Return the lines from the line containing "const fruit = new" through the line containing "points = [vertex.co" exactly. No other line should appear in the answer.

=-=-=-=-=

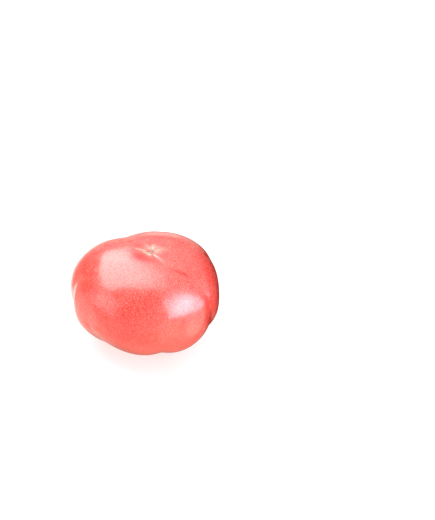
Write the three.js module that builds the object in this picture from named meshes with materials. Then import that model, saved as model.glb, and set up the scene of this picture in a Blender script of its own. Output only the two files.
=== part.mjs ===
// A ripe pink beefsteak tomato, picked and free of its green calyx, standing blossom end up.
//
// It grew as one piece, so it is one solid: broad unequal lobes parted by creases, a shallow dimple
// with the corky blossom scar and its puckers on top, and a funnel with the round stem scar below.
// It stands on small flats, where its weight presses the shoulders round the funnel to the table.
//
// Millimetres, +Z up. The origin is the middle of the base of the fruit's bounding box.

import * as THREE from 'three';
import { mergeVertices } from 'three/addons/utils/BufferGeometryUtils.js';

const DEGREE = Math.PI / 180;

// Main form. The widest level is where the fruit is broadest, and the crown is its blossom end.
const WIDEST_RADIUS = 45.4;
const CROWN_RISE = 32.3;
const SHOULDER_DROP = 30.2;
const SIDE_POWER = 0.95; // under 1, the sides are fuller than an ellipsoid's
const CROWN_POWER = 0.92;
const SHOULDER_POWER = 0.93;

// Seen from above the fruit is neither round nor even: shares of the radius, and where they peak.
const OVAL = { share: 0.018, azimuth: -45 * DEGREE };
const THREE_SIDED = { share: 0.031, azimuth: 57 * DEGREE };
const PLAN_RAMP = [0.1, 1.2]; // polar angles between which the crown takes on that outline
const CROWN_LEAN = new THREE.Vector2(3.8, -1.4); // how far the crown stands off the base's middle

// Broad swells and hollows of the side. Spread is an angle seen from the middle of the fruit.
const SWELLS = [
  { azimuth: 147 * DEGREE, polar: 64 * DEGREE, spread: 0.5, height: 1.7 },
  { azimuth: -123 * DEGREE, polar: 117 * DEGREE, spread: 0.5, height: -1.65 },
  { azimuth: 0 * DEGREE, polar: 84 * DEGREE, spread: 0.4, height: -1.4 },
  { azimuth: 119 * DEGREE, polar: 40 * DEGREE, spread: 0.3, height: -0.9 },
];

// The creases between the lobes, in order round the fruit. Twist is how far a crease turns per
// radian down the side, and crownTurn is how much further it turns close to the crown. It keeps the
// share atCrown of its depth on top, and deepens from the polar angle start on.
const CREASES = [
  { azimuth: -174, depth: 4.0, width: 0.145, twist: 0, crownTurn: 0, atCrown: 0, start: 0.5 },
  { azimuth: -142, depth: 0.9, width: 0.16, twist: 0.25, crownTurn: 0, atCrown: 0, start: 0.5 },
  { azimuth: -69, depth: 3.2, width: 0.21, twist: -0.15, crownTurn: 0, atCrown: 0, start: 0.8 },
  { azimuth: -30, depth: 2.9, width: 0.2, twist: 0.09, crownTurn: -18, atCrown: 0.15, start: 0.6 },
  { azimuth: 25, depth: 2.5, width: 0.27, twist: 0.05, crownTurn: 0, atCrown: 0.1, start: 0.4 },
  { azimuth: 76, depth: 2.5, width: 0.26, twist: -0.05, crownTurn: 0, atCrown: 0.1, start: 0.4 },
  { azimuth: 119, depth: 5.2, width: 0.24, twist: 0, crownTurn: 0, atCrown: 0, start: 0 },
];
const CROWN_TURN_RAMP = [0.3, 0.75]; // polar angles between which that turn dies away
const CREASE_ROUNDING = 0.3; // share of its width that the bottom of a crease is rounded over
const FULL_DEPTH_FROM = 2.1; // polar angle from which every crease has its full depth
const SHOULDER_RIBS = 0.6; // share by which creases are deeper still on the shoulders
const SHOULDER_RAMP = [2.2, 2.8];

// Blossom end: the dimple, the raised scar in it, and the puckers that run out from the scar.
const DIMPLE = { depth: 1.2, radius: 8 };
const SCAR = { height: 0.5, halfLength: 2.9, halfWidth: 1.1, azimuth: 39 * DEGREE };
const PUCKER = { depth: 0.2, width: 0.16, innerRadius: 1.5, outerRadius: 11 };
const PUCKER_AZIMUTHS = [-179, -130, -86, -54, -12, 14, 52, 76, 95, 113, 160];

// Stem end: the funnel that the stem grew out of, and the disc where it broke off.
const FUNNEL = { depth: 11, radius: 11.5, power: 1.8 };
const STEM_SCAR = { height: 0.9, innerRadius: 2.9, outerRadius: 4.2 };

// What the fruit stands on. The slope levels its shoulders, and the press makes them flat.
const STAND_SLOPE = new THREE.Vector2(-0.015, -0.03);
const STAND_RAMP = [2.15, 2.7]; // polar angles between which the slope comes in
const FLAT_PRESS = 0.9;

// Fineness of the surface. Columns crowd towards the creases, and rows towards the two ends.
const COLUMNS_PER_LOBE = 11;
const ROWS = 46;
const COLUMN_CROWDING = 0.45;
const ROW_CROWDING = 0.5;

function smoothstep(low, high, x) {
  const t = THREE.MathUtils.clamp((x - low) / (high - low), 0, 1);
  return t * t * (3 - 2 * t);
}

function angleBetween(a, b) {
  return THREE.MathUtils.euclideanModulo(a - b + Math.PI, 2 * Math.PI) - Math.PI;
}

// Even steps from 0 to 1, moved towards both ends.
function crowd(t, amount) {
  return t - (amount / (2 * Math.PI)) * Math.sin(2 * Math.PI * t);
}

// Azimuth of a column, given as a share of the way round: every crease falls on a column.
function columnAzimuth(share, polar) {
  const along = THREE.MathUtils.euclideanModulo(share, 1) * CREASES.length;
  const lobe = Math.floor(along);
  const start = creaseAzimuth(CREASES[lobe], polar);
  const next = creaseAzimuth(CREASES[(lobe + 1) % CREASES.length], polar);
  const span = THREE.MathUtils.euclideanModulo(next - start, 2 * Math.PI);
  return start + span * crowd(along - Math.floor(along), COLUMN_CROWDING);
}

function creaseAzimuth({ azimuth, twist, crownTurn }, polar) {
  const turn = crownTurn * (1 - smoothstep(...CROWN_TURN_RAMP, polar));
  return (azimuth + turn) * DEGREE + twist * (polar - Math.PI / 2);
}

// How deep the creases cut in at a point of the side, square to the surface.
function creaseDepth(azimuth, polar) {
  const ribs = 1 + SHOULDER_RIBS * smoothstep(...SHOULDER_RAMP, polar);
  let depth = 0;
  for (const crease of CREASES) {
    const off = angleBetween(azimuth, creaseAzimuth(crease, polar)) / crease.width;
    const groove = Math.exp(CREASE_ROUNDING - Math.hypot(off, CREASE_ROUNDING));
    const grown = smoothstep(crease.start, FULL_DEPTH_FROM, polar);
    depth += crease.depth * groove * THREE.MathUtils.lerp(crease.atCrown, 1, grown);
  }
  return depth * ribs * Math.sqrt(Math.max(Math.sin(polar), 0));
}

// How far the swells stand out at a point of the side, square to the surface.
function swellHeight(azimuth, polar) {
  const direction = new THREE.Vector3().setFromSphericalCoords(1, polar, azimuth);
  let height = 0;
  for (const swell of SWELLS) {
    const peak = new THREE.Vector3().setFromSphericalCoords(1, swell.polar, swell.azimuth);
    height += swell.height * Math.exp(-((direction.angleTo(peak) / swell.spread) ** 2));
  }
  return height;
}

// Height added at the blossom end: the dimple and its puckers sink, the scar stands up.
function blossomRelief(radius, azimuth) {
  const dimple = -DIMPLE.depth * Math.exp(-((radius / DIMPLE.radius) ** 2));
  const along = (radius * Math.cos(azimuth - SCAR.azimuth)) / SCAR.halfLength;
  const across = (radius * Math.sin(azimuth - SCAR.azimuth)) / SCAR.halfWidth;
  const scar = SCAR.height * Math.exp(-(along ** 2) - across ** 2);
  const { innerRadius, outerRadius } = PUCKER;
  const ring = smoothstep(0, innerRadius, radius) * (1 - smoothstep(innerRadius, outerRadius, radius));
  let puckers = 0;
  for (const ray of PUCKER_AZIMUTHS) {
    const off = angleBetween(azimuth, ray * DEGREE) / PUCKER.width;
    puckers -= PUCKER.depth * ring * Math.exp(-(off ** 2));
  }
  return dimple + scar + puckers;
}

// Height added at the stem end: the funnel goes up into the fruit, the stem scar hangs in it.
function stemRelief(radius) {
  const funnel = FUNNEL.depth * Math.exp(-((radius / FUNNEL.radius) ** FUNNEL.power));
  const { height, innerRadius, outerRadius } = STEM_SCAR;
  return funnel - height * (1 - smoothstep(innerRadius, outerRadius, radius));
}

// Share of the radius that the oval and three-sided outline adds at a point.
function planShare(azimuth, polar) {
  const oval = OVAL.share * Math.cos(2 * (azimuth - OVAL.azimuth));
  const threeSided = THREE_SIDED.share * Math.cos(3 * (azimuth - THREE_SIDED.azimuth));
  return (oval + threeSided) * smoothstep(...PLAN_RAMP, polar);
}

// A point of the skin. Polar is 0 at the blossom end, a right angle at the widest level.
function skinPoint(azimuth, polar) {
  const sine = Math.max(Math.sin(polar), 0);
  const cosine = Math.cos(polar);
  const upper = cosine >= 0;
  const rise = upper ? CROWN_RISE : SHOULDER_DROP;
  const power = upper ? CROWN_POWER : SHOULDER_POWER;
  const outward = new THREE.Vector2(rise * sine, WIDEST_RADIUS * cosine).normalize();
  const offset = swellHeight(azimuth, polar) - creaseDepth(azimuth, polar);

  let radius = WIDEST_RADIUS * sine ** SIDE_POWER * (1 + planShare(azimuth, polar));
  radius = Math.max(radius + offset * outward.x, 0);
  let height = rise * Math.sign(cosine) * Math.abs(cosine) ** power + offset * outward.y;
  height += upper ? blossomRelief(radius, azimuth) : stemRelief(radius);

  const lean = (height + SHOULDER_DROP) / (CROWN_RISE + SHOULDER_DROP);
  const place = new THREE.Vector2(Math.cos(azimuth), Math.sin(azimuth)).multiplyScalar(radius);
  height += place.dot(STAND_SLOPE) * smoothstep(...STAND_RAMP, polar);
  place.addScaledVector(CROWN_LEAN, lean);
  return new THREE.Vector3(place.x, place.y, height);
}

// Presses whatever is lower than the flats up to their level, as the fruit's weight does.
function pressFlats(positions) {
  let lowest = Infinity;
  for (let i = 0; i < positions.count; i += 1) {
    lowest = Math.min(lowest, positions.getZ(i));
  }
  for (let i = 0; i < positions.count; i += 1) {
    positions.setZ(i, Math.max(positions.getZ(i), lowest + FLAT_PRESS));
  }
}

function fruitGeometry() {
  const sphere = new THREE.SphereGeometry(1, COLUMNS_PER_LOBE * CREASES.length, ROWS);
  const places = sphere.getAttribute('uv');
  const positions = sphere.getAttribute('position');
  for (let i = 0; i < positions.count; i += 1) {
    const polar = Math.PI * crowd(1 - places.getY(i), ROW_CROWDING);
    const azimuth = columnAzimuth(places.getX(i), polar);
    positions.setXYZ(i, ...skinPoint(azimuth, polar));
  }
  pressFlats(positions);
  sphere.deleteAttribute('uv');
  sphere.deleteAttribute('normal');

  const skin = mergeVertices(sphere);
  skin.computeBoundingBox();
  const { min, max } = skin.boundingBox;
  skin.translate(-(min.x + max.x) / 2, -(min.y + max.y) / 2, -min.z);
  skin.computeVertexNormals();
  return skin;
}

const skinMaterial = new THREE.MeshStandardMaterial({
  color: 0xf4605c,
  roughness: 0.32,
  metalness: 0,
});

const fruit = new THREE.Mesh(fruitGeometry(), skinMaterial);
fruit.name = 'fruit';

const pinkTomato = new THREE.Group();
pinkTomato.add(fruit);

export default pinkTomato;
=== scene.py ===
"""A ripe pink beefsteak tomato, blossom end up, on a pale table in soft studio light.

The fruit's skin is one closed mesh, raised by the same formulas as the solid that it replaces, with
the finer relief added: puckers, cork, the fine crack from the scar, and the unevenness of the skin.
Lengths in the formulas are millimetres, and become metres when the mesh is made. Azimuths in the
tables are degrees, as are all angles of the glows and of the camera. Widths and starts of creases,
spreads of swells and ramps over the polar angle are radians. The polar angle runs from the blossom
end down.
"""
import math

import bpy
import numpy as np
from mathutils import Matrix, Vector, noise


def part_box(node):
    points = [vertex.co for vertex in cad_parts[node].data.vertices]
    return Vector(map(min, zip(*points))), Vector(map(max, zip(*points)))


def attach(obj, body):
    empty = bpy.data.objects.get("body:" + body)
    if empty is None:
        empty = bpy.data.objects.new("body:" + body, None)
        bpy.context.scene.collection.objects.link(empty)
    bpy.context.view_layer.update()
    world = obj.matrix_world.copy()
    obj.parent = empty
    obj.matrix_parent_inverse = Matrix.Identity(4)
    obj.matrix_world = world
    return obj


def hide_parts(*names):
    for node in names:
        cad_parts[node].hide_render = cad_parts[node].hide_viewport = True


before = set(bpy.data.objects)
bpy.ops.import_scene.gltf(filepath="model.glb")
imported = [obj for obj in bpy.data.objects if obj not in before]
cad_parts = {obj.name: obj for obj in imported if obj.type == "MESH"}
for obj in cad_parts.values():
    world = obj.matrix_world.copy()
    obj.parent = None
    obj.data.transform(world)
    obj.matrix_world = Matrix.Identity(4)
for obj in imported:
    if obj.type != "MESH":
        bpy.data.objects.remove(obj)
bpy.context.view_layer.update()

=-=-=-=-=

• Response:
const fruit = new THREE.Mesh(fruitGeometry(), skinMaterial);
fruit.name = 'fruit';

const pinkTomato = new THREE.Group();
pinkTomato.add(fruit);

export default pinkTomato;
=== scene.py ===
"""A ripe pink beefsteak tomato, blossom end up, on a pale table in soft studio light.

The fruit's skin is one closed mesh, raised by the same formulas as the solid that it replaces, with
the finer relief added: puckers, cork, the fine crack from the scar, and the unevenness of the skin.
Lengths in the formulas are millimetres, and become metres when the mesh is made. Azimuths in the
tables are degrees, as are all angles of the glows and of the camera. Widths and starts of creases,
spreads of swells and ramps over the polar angle are radians. The polar angle runs from the blossom
end down.
"""
import math

import bpy
import numpy as np
from mathutils import Matrix, Vector, noise


def part_box(node):
    points = [vertex.co for vertex in cad_parts[node].data.vertices]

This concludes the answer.